This is a long-angle picture of a set of train tracks separated by rocks and surrounded by green trees.

Many writers earn their living doing something that isn’t writing. We have jobs that are writing-adjacent or that otherwise make use of our skills and experience. Many of us find our way to academia or to high school classrooms, which offer the prospect of steady pay, healthcare, and summers off to work on our writing projects. As one of those writers who is also a college professor, I know that nearly every one of my colleagues in the English Department’s Program of Writing and Rhetoric at our large public university is also a writer of some variety.

The degree to which one defines one’s self as “writer” or “teacher” varies, of course. Which one am I? I’ve regularly pondered this question since leaving industry for academia five years ago. My first several years as a professor were spent teaching first-year writing, professional writing, and technical writing—subjects that aligned with my professional work history as an editor and production manager but that weren’t quite in line with my MFA in nonfiction writing. An academic year can feel like a creative drain when you are teaching courses that aren’t aligned with your creative practice. This is the reality of many a creative writer. Am I a writer first, or a teacher?

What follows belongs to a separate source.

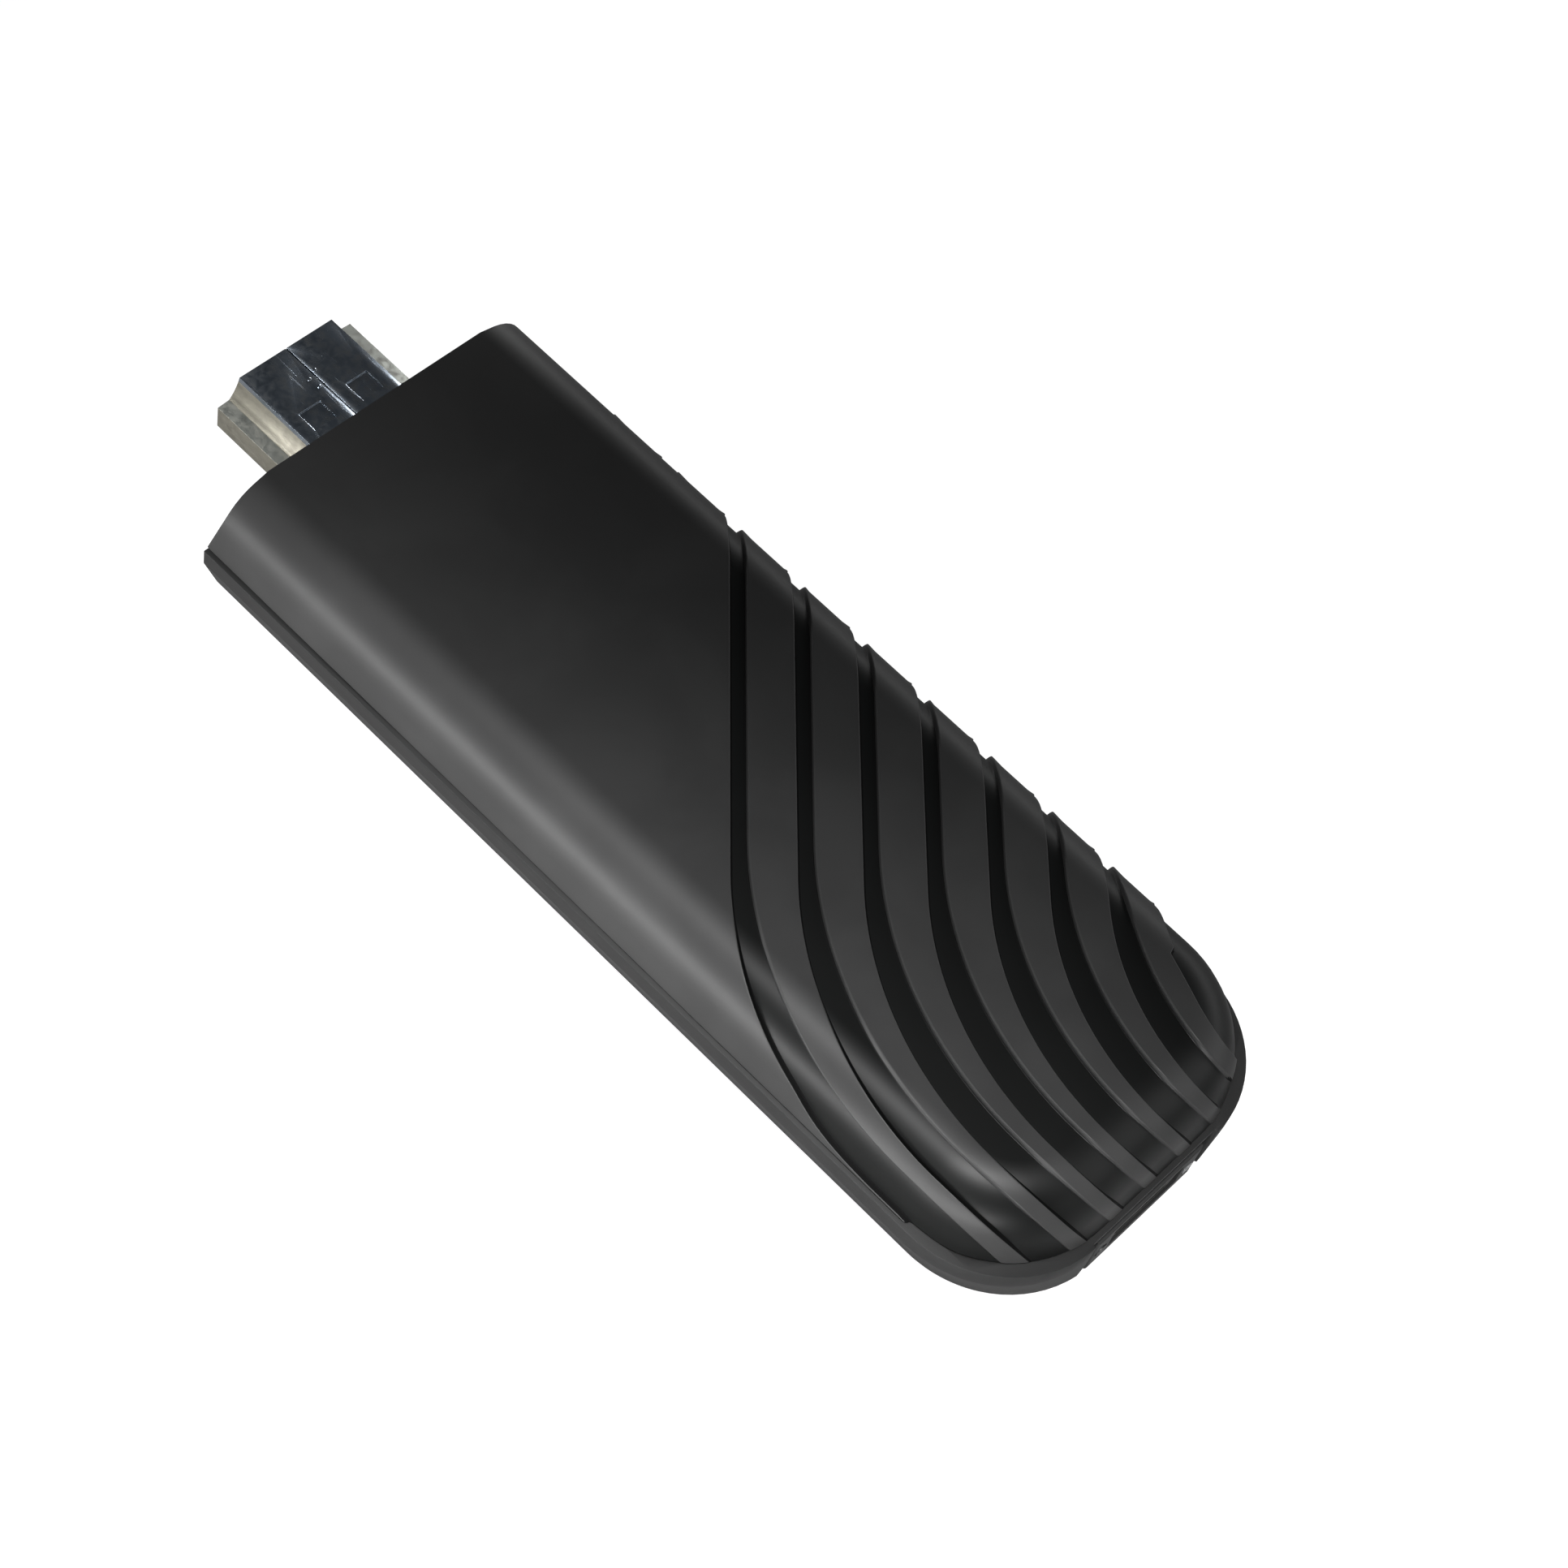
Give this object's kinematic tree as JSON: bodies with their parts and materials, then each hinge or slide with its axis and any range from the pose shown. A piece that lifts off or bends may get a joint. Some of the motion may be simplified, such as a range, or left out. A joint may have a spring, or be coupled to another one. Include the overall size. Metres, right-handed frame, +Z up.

The practical skills that supported my career transition are useful in the classroom, to be sure. I know how to write, and I know good writing. I know how to give constructive feedback and to think holistically about a piece of writing—what are its aims, what does the author want readers to think, do, or believe? How is the author leveraging their identity to reach an audience? Graduate school taught me the language of craft, and I learned to apply craft tools mindfully to my own writing. I brought creative writing craft tools into my first-year writing classroom and helped students see the difference between the five-paragraph academic essays they were used to churning out (complete with an explicit thesis, topic sentences, and a tidy conclusion) and a personal narrative with its descriptive details, balance of exposition and scene, and an ending that leaves questions unanswered. Students in a first-year writing classroom are there because they have to be, and narrative writing challenges them in ways they are not always receptive to; they have been programmed never to use first-person point of view, yet writing about one’s self requires a willingness to be introspective and put one’s self on the page. While I enjoy teaching first-year writing in general, it sometimes feels like my role is limited to pulling students along for 15 weeks and trying to convince them of the merits of a general education writing course. As teaching faculty, would this be the entirety of my new professional life? 

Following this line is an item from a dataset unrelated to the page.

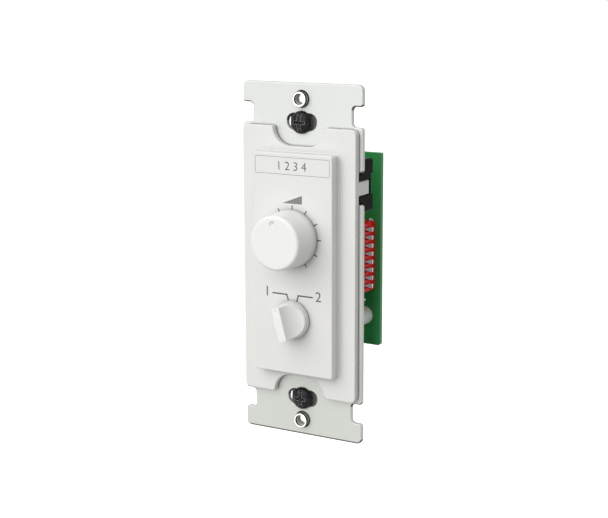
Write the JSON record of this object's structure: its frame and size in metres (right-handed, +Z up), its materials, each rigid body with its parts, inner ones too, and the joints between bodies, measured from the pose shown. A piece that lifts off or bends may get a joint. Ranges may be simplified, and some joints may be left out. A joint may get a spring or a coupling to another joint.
{
  "type": "audio zone controller",
  "caption": "Wall-box audio zone controller: white bezel with volume and selector knobs, steel mounting strap, circuit boards and a red DIP switch behind.",
  "frame": {"origin": "centre of the cover-plate screw pattern on the back face of the strap, the plane of the wall", "axes": "+X to the viewer's right, +Y into the wall, +Z up"},
  "size_m": [0.0402, 0.0565, 0.1062],
  "materials": {
    "strap_steel": "satin zinc plated sheet",
    "collar_metal": "bright turned metal",
    "black_screw": "black oxide",
    "bezel_white": "fine matt moulding",
    "label_white": "smooth matt",
    "knob_white": "satin gloss",
    "carrier_black": "matt moulding",
    "bushing_zinc": "die cast zinc",
    "plated_steel": "bright plated",
    "shaft_alloy": "turned alloy",
    "case_steel": "pressed plated sheet",
    "wafer_brown": "laminated resin board",
    "rotor_black": "moulded",
    "tinned_lead": "tinned",
    "board_green": "green solder mask",
    "switch_red": "glossy moulding",
    "lever_white": "smooth moulding",
    "can_grey": "sleeved can",
    "chip_black": "moulded resin",
    "header_black": "moulded",
    "pin_brass": "gold flashed",
    "block_green": "moulded"
  },
  "bodies": {
    "base": {"mounting_strap": "strap_steel", "cover_screw_collars": "collar_metal", "box_mounting_screws": "black_screw", "screw_retainers": "black_screw", "front_bezel": "bezel_white", "label_strip": "label_white", "rear_carrier": "carrier_black", "volume_bushing": "bushing_zinc", "volume_case": "case_steel", "volume_wafer": "wafer_brown", "volume_pins": "tinned_lead", "volume_lock_washer": "plated_steel", "volume_nut": "plated_steel", "selector_bushing": "bushing_zinc", "selector_case": "case_steel", "selector_wafer": "wafer_brown", "selector_pins": "tinned_lead", "selector_lock_washer": "plated_steel", "selector_nut": "plated_steel", "control_board": "board_green", "rear_board": "board_green", "board_standoffs": "plated_steel", "board_screws": "plated_steel", "header_housings": "header_black", "header_pins": "pin_brass", "dip_switch_body": "switch_red", "dip_switch_pins": "tinned_lead", "filter_capacitor": "can_grey", "capacitor_leads": "tinned_lead", "logic_chip": "chip_black", "logic_chip_leads": "tinned_lead", "chip_resistors": "chip_black", "terminal_block": "block_green", "terminal_clamps": "plated_steel", "terminal_screws": "plated_steel", "terminal_pins": "tinned_lead"},
    "volume_control": {"volume_shaft": "shaft_alloy", "volume_shaft_clip": "plated_steel", "volume_wiper": "rotor_black", "volume_knob": "knob_white"},
    "selector_control": {"selector_shaft": "shaft_alloy", "selector_shaft_clip": "plated_steel", "selector_rotor": "rotor_black", "selector_knob": "knob_white"},
    "dip_1": {"dip_lever_1": "lever_white"},
    "dip_2": {"dip_lever_2": "lever_white"},
    "dip_3": {"dip_lever_3": "lever_white"},
    "dip_4": {"dip_lever_4": "lever_white"},
    "dip_5": {"dip_lever_5": "lever_white"},
    "dip_6": {"dip_lever_6": "lever_white"},
    "dip_7": {"dip_lever_7": "lever_white"},
    "dip_8": {"dip_lever_8": "lever_white"}
  },
  "joints": [
    {"name": "volume_turn", "type": "hinge", "parent": "base", "child": "volume_control", "pos_m": [0, 0, 0.00845], "axis": [0, 1, 0], "range_deg": [-144, 156]},
    {"name": "selector_turn", "type": "hinge", "parent": "base", "child": "selector_control", "pos_m": [0, 0, -0.016], "axis": [0, 1, 0], "range_deg": [0, 30]},
    {"name": "dip_1_rock", "type": "hinge", "parent": "base", "child": "dip_1", "pos_m": [0.00685, 0.024, 0.00679], "axis": [0, 0, 1], "range_deg": [-24, 0]},
    {"name": "dip_2_rock", "type": "hinge", "parent": "base", "child": "dip_2", "pos_m": [0.00685, 0.024, 0.00425], "axis": [0, 0, 1], "range_deg": [-24, 0]},
    {"name": "dip_3_rock", "type": "hinge", "parent": "base", "child": "dip_3", "pos_m": [0.00685, 0.024, 0.00171], "axis": [0, 0, 1], "range_deg": [-24, 0]},
    {"name": "dip_4_rock", "type": "hinge", "parent": "base", "child": "dip_4", "pos_m": [0.00685, 0.024, -0.00083], "axis": [0, 0, 1], "range_deg": [-24, 0]},
    {"name": "dip_5_rock", "type": "hinge", "parent": "base", "child": "dip_5", "pos_m": [0.00685, 0.024, -0.00337], "axis": [0, 0, 1], "range_deg": [-24, 0]},
    {"name": "dip_6_rock", "type": "hinge", "parent": "base", "child": "dip_6", "pos_m": [0.00685, 0.024, -0.00591], "axis": [0, 0, 1], "range_deg": [-24, 0]},
    {"name": "dip_7_rock", "type": "hinge", "parent": "base", "child": "dip_7", "pos_m": [0.00685, 0.024, -0.00845], "axis": [0, 0, 1], "range_deg": [-24, 0]},
    {"name": "dip_8_rock", "type": "hinge", "parent": "base", "child": "dip_8", "pos_m": [0.00685, 0.024, -0.01099], "axis": [0, 0, 1], "range_deg": [-24, 0]}
  ]
}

Just as I was beginning to wonder whether I’d actually traded one kind of “job for a paycheck” for another, I was assigned to teach Introduction to Creative Writing, a semester-long offering that touches on the genres of poetry, fiction, and nonfiction. It’s a fast train ride that makes quick stops, with never enough time between stations to truly enjoy the scenery. Just four weeks are devoted to creative nonfiction, hardly enough time to share all my favorite forms—graphic memoir, visual essay, autoethnography, hermit crab, the braided essay, the meditation essay, and fragments. On my teaching schedule, the creative writing class came immediately after two sections of first-year composition, so I used my walk between buildings to set aside rhetoric and MLA and annotated bibliographies and lock in (as the students say) on creativity.

Finally, along came an opportunity to teach the semester-long Introduction to Creative Nonfiction. My heart skipped a beat when I saw my teaching assignments for fall: there it was, on its own day even—my genre! I imagined how it would all play out: I would reside squarely in my creative writer brain on CNF days and be fully present with my students, writing with them and cheering them on throughout their discovery of my favorite genre. This would not be a fast train ride. It would be a luxurious meandering through the wild and innovative landscape of creative nonfiction. Except that’s not exactly as it turned out. In this first experience teaching a semester-long course in my genre, I was the one who was taught.

What surprised me

Level of interest. I imagined that if a student had signed up for an introduction to CNF class, they must be interested in writing CNF or at least in reading it. This wasn’t entirely accurate. Yes, interest got students in the door, but more than a few of my students actually had no idea what CNF was. Perhaps the class fulfilled a general education requirement, or they’d had a hole in their schedule that my class filled. I hadn’t been in academia long enough to understand the machinations of the advising and scheduling arm of a large research university. Sometimes, it’s simply necessity or convenience that brings a student in the door of a creative writing classroom. What an opportunity, then, to spark enthusiasm for my genre. But would every student eagerly engage with the course content?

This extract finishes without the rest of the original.